Why full-season win–loss vs price is a different lens from the league table
A season-long record against closing odds measures how teams performed relative to expectation, not just the raw number of points they collected. When a club finishes high in the table but only slightly outperforms market-implied probabilities, its matches may have been accurately priced even if results were impressive. In contrast, a side in mid-table that regularly turned short underdog prices into draws or narrow wins can be a long-run winner against the line even without entering the title race. This difference matters because betting value comes from misalignment between price and reality, and full-season win–loss records against closing odds are essentially a report card on how often that misalignment occurred.
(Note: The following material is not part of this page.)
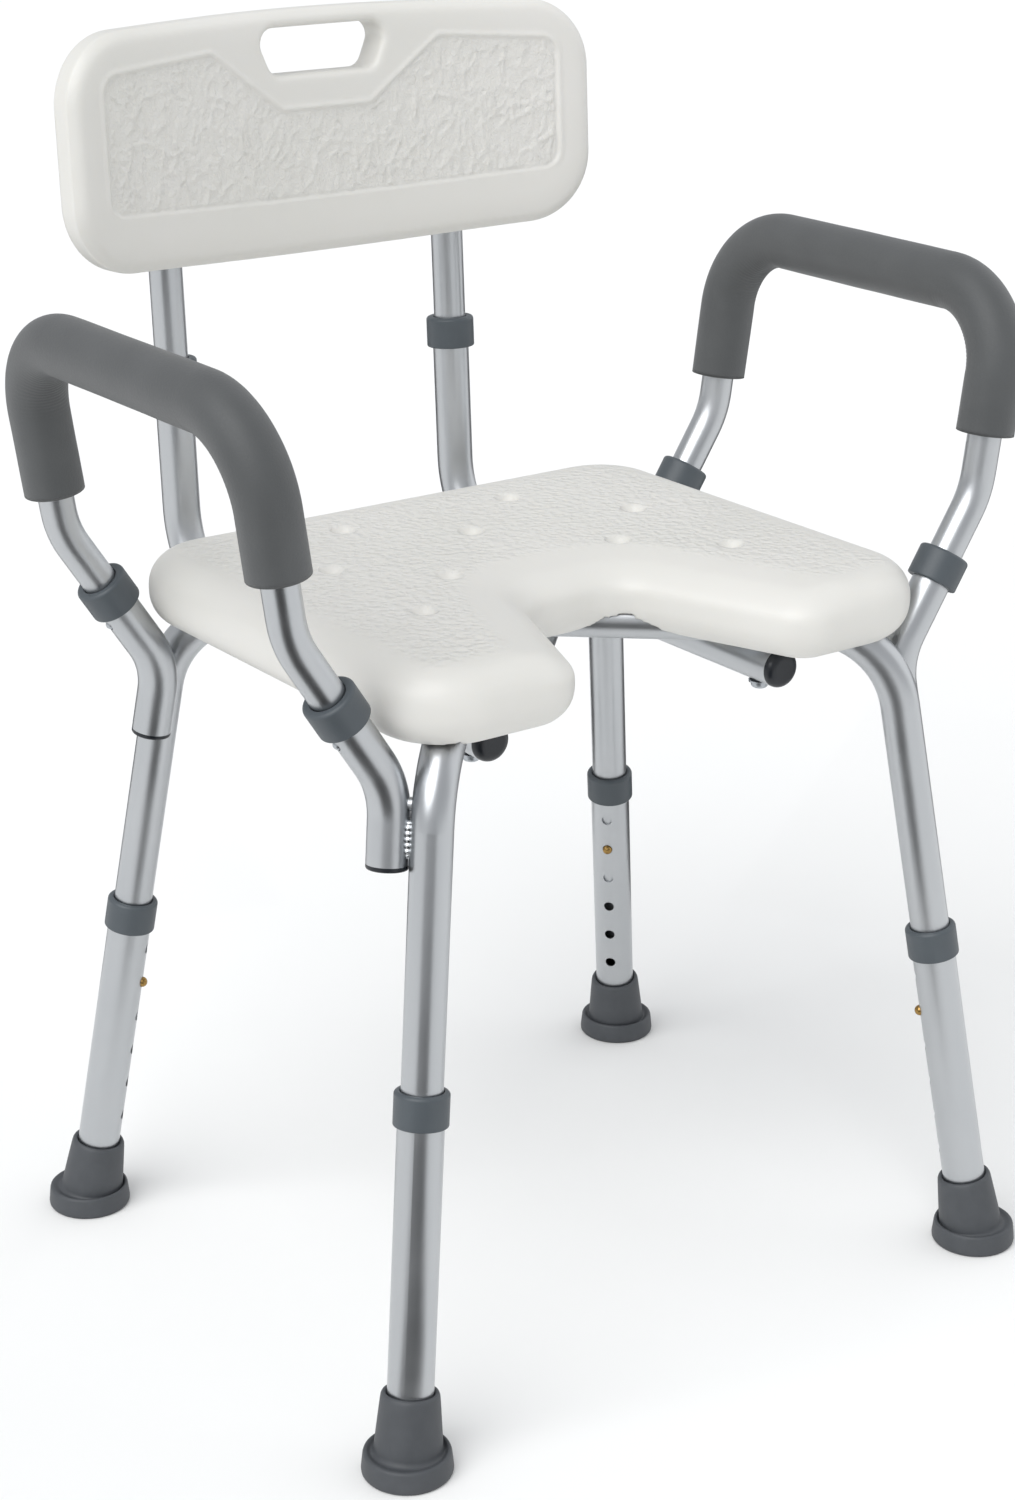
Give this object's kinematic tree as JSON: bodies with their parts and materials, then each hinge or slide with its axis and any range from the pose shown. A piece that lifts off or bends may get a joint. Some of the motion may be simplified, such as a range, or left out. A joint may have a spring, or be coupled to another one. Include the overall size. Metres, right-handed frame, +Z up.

The overall betting environment in La Liga 2024/25
The 2024/25 La Liga season unfolded in a context where total goals and competitive balance stayed within tight statistical bands that bookmakers track closely. Cluster analyses of over/under markets show relative standard deviations under 3% for key lines, with long-run over 2.5 rates in a narrow window around 45–47% and implied “fair” odds clustering between 2.13 and 2.27. That low variability indicates a league where macro-level outcomes were highly predictable, which naturally constrains how far teams can drift from fair pricing on totals and basic 1X2 markets. Because of this, most of the exploitable edge in 2024/25 came from micro-level differences – team-specific tactics, form cycles, and situational factors – rather than from large-scale misreads of league scoring or competitiveness.
How favourites and underdogs performed against closing lines
Full-season odds archives for Spain show that favourites still won outright at broadly expected rates, but margin and handicap performance diverged across tiers. Heavy favourites – often Barcelona, Real Madrid, and Atlético in home fixtures – frequently closed at very short match odds and steep handicaps, meaning simple win–loss betting on them produced little value once the vig was accounted for. Meanwhile, mid-priced underdogs with strong defensive structures and home advantage often exceeded expectations in draw-heavy or one-goal contests, converting modest prices into small but persistent edges across the schedule. As a result, the season did not reward blanket backing of “big names” but instead favoured context-aware positions in spots where favourite pricing detached from tactical reality.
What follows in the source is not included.